The cause of damage lies in haemorrhage of the delicate blood vessels that supply the brain cells with vital nutrients. Breaking of a blood vessel probably leads to the death of the cells it supplies, and since brain cells are never replaced, the damage caused by even small haemorrhages is bound to accumulate.
Another form of injury, of which Ulic Regis displayed the classic symptoms, is the breaking of a comparatively large blood vessel, the middle meningeal artery, which runs up a canal near the ear inside the skull.
A blow on the head may cause immediate unconsciousness from which the boxer recovers, but meanwhile blood seeping from the burst artery builds up pressure on the inside of the skull which some time later causes unconsciousness and death. (A technique I might add here that I warned people about in the dim-mak article for AFA earlier. Author)
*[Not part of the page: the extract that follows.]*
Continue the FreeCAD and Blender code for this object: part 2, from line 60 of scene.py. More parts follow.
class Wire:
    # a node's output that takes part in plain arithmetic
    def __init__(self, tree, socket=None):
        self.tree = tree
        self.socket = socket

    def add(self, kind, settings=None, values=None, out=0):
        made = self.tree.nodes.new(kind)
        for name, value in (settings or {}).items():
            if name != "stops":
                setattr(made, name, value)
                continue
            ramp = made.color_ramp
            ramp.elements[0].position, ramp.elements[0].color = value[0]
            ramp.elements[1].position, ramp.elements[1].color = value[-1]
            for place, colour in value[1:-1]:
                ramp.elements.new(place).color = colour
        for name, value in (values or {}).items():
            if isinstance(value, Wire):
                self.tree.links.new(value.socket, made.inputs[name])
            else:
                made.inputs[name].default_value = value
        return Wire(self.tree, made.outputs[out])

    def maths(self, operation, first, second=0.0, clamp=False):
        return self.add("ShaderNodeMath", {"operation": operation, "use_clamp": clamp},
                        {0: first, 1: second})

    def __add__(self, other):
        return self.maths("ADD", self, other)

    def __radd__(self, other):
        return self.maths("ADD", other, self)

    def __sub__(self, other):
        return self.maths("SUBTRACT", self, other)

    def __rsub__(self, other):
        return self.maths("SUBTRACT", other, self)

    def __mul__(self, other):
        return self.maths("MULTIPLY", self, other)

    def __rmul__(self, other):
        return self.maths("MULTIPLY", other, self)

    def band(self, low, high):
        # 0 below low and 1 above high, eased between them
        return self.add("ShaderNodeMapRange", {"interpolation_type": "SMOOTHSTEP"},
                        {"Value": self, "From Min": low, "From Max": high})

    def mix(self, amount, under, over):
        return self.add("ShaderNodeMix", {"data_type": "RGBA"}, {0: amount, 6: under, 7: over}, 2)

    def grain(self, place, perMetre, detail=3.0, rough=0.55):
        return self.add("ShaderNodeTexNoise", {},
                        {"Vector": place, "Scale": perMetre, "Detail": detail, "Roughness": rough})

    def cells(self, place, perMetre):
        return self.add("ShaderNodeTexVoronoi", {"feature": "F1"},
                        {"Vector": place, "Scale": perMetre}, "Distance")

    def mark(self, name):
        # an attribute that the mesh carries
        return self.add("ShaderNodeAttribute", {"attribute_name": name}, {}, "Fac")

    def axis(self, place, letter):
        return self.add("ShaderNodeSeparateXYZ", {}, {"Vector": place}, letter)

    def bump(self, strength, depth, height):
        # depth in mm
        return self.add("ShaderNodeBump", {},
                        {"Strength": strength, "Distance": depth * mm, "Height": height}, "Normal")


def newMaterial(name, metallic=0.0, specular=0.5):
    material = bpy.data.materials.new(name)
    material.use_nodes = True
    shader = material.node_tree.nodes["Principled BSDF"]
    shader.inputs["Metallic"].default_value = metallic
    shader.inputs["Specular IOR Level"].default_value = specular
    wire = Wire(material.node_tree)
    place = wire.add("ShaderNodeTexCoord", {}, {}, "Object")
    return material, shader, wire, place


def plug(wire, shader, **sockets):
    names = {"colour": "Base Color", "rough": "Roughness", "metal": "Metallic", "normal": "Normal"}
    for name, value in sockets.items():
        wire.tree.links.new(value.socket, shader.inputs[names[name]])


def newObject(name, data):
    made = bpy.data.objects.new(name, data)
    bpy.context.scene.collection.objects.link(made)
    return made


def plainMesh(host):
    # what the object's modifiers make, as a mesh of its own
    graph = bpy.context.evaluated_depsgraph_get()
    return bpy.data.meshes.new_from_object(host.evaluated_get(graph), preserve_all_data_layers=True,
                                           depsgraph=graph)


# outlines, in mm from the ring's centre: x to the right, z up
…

It is true that very few boxers die as a direct result f blows received in the ring; what is not known is the extent of the accumulated damage from separate injuries that pass unnoticed at the time. Gross damage, however, is not nearly as rare as it is sometimes said to be.
And from Leading Australian Physicians; Leading Australian physicians want boxing banned because it caused serious long term disabilities like dementia and Parkinson's disease.
Combative sports are gross anyway and the Martial Arts should have no place in these areas. The martial Arts are for self defence and should remain that way. Soccer and rugby, basketball and hockey are sports and should remain that way. There, the contestants are trying to win by putting a ball into a net or goal but in the martial sports area including boxing, the contestants are out to hurt each other so that they win.
At least if the matches were bare knuckles, then many a tournament contestant would think twice about entering into these matches and we just might see less brain damage,.. in the least.